Excellent overview of CoreML by Gene. As I said in my post on Apple’s Machine Learning Journal, Apple is investing heavily in Machine Learning. While their their stock as the privacy tech company may slow them at times, they easily make up for it in customer satisfaction and end-run adoption by developers. Apple is perfectly fine being the tortoise (as opposed to the hare) when it comes to solving problems the right way.

Machine Learning and AR are going to be transformative for technology and how it affects our daily lives.

Apple’s Machine Learning Journal →

Today, Apple announced a new journal (read: blog) to catalog their machine learning findings.

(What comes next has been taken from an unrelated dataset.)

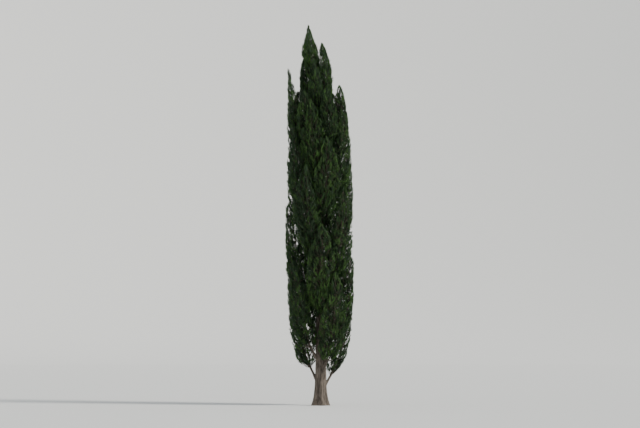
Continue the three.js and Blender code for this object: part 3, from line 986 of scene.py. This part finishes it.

Welcome to the Apple Machine Learning Journal. Here, you can read posts written by Apple engineers about their work using machine learning technologies to help build innovative products for millions of people around the world. If you’re a machine learning researcher or student, an engineer or developer, we’d love to hear your questions and feedback. Write us at [email protected]

In the first entry, they discuss improving the realism of synthetic images by using large, diverse, and accurately annotated training sets.

Most successful examples of neural nets today are trained with supervision. However, to achieve high accuracy, the training sets need to be large, diverse, and accurately annotated, which is costly. An alternative to labelling huge amounts of data is to use synthetic images from a simulator. This is cheap as there is no labeling cost, but the synthetic images may not be realistic enough, resulting in poor generalization on real test images. To help close this performance gap, we’ve developed a method for refining synthetic images to make them look more realistic. We show that training models on these refined images leads to significant improvements in accuracy on various machine learning tasks.

They go into explaining the challenges and methods used to refine synthetic images, demonstrated by the example figure below.

Unlabeled Real Images

Figure 1. The task is to learn a model that improves the realism of synthetic images from a simulator using unlabeled real data, while preserving the annotation information.

The post is fascinating. Alternate reality and machine learning are the next frontier for computing, and a growing focus for Apple. This is demonstrated by iOS 11’s ARKit and CoreML, which allows developers to easily implement these technologies into their apps. In a recent interview with Bloomberg, Tim Cook talked about autonomous systems and Apple’s focus on them, including software for self-driving cars, calling it “the mother of all AI projects”.

Some are worried Apple is limiting themselves in these areas because of their privacy and security standpoints. It’s a self-imposed limitation, yes, but that could be why they are being more open about publishing their findings on efforts in this space—to attract like-minded individuals who have the same passion and belief system. For example, all machine learning features on iOS right now are done on-device. No identifiable data is sent back to iCloud and analyzed by a super computer to suggest similar faces in the Photos app, for instance. It’s all done by your iPhone or iPad. Mark Gurman even reported back in May that Apple is developing an ‘AI’ chip to specifically handle these tasks, similar to how the motion co-processor handles all motion data. Makes total sense.

I would much rather have the comfort knowing my device is doing all the work if it comes at a cost of speed to market. Besides, it’s only an inevitability that our machines will do more for us on their own. Apple may take a little more time to get there, but that’s their M.O. iPhone wasn’t the first smartphone, Apple Watch wasn’t the first smartwatch, but both products are now the benchmark in their markets. Apple will do this right, as opposed to other companies who live on getting their hands on your data, and it will be the benchmark for machine learning privacy.

Apple is indeed a secretive company, but under Tim Cook’s direction we are seeing them embrace the ability to be more open. One prior example is the open sourcing of Swift. It makes me excited to see what will come next as a result of this openness.